The Battle of Ligny was fought on the 16th of June 1815 near the village of Ligny in what is now Belgium. The battlefield lay on the watershed between the rivers Scheldt and Meuse, along a narrow stream that ran through the villages of Ligny, Saint-Amand, and Wagnelée.
What was the result of the Battle of Ligny?
The Battle of Ligny was a tactical French victory. Napoleon's forces, numbering around 60,800 troops, defeated a Prussian army of 82,700 under Field Marshal Blücher. French trophies consisted of 21 guns and a few thousand prisoners, but the bulk of the Prussian army survived and retreated in good order.
Why is the Battle of Ligny historically significant?
Ligny was the last battle Napoleon ever won. Despite the French victory, the Prussians retreated northward rather than east, keeping them within supporting distance of Wellington. Two days later on the 18th of June 1815, Blücher's army marched to Waterloo and helped defeat Napoleon decisively.
What happened to Blücher at the Battle of Ligny?
Field Marshal Blücher, then 72 years old, was personally leading a cavalry charge when his horse was shot and fell on top of him. He was dragged out semi-conscious and removed from the field. His chief of staff, Lieutenant-General Gneisenau, took command for the remainder of the battle.
What role did d'Erlon's I Corps play at the Battle of Ligny?
D'Erlon's I Corps played no role in the fighting, despite being ordered east toward Ligny by Bédoyère acting on Napoleon's instructions. Marshal Ney, unaware of those orders, countermanded them and directed d'Erlon to march back toward Quatre Bras. The corps spent the day marching between both battles and fought in neither.
How did the Prussian army retreat after the Battle of Ligny?

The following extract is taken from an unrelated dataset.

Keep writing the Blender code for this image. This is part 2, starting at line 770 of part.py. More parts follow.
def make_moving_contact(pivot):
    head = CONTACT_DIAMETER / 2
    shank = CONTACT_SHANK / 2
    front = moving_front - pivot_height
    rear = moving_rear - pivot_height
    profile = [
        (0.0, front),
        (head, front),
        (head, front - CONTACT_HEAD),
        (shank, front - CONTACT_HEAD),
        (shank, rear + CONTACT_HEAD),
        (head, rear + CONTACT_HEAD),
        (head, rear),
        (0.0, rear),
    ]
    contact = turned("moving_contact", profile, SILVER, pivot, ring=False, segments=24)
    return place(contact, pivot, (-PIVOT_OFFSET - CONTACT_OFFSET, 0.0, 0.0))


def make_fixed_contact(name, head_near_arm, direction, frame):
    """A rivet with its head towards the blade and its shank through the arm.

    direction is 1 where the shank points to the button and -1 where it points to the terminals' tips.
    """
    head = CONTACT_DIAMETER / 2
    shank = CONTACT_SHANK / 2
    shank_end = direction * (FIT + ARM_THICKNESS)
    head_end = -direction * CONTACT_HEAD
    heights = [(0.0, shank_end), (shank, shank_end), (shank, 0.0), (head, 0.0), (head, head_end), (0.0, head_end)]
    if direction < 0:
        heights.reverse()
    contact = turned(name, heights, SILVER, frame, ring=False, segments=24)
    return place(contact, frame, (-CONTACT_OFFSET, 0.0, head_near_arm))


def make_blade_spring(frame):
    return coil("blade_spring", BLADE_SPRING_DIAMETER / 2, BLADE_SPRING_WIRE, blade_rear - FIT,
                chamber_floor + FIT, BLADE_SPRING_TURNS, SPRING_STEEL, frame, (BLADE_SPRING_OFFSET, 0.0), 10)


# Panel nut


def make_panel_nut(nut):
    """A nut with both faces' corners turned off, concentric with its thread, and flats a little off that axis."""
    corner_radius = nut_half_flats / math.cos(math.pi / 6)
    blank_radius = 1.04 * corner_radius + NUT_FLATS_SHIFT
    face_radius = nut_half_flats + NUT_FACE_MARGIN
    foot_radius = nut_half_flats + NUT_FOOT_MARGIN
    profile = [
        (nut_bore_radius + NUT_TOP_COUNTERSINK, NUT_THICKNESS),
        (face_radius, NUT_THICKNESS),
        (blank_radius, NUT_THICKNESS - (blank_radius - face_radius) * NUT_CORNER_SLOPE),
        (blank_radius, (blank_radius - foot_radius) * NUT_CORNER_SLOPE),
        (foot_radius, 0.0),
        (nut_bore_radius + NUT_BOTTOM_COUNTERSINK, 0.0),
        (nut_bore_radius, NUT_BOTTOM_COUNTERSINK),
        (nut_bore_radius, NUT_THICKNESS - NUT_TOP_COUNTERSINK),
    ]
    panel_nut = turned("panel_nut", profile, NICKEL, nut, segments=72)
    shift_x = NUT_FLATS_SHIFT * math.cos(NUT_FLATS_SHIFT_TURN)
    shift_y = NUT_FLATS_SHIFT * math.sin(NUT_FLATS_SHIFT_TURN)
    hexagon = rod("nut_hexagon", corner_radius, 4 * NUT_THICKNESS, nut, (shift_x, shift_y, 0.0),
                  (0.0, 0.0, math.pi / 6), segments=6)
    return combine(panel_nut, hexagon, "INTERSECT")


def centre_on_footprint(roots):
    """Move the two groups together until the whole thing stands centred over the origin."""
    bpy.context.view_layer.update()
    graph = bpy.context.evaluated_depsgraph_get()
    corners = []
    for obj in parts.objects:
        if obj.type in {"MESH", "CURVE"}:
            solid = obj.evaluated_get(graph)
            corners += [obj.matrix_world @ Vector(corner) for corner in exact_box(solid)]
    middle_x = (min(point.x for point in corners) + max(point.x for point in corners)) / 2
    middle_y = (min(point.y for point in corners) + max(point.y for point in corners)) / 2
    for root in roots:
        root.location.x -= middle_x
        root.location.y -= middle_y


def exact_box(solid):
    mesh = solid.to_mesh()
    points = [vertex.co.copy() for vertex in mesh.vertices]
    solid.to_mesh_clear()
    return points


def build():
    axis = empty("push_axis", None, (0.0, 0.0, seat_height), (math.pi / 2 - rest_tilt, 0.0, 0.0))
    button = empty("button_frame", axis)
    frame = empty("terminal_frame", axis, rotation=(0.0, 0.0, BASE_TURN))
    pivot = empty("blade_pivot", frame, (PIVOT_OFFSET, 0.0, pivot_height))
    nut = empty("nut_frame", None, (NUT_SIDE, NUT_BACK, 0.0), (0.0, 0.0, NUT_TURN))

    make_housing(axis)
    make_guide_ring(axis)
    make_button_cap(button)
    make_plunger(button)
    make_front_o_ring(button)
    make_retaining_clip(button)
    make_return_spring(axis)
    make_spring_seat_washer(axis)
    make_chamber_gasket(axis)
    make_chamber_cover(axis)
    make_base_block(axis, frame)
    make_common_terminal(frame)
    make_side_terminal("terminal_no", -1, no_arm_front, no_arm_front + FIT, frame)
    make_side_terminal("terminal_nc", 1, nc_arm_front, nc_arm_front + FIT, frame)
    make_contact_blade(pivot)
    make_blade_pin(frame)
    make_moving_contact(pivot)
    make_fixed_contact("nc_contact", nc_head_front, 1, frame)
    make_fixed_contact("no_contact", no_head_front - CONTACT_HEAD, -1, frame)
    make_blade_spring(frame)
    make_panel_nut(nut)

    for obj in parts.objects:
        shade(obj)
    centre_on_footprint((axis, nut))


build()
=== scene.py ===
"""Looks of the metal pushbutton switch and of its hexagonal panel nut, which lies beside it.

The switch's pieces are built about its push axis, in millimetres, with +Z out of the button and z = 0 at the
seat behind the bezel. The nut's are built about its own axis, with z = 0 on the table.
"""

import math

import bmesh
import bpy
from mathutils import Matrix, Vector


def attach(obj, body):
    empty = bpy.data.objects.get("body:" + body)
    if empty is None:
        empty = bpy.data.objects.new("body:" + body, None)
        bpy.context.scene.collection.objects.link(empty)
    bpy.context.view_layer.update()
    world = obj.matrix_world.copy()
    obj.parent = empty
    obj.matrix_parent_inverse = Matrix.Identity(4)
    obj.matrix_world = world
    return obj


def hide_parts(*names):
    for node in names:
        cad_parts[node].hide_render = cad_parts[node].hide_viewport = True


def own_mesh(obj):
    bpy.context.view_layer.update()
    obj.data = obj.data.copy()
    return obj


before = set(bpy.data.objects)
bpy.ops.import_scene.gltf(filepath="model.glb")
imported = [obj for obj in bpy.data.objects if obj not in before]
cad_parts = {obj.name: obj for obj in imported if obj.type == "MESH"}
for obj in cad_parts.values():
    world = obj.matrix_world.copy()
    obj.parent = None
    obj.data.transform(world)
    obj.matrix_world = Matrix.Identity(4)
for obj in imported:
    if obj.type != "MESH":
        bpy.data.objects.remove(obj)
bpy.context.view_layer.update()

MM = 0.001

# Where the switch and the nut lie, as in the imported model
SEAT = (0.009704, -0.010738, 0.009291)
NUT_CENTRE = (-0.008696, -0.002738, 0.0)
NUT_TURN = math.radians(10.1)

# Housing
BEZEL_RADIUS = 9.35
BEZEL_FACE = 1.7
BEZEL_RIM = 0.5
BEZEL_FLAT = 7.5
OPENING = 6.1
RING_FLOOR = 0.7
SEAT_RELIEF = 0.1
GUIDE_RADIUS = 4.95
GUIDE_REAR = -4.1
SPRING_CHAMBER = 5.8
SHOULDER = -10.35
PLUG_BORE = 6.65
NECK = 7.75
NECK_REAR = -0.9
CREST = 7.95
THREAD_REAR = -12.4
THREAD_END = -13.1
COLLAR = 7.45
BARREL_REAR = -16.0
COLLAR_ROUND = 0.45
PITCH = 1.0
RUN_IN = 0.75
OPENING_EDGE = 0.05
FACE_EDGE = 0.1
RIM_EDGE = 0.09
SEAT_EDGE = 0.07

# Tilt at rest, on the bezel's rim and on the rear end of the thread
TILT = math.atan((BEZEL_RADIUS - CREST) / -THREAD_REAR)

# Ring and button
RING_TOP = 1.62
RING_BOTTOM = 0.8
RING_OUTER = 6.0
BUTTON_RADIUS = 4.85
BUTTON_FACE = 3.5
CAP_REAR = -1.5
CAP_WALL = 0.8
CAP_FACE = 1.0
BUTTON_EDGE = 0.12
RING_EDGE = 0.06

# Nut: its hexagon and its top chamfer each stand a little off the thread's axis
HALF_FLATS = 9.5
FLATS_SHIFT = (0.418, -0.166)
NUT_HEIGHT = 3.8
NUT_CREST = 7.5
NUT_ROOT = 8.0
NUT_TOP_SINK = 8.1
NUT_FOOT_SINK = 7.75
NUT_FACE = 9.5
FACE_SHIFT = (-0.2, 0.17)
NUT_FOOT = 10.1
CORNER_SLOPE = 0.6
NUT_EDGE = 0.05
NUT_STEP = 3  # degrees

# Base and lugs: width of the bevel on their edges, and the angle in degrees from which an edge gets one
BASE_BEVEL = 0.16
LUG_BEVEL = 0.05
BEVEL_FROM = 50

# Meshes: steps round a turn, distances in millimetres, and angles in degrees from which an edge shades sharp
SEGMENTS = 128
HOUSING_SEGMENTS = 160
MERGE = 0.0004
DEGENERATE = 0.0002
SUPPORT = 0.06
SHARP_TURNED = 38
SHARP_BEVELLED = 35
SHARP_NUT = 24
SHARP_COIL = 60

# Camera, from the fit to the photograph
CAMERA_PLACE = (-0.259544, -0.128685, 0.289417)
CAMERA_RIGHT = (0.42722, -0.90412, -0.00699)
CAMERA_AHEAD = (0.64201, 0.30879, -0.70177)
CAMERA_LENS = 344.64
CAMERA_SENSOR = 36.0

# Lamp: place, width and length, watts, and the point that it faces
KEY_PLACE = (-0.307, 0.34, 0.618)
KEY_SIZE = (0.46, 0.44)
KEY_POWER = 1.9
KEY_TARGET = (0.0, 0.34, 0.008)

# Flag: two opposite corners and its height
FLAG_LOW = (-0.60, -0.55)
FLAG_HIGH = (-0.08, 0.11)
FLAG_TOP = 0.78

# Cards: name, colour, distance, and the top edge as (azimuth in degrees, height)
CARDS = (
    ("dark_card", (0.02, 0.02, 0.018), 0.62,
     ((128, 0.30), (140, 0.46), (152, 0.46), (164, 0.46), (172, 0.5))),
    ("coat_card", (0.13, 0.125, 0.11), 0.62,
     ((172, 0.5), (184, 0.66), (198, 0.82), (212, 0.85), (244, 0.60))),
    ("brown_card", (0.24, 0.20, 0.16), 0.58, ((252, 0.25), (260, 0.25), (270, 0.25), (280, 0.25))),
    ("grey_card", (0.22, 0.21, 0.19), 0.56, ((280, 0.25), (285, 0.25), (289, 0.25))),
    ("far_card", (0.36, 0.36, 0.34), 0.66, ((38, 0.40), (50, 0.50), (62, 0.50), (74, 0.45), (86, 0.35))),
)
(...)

The Prussians retreated northward to Wavre rather than east along their lines of communication, a decision associated with Blücher's insistence on staying close to Wellington. Zieten's I Corps left a rear-guard near Brye until daybreak on the 17th of June. The army regrouped south of Wavre, roughly 8 miles east of Waterloo, and marched from there to join Wellington on the 18th.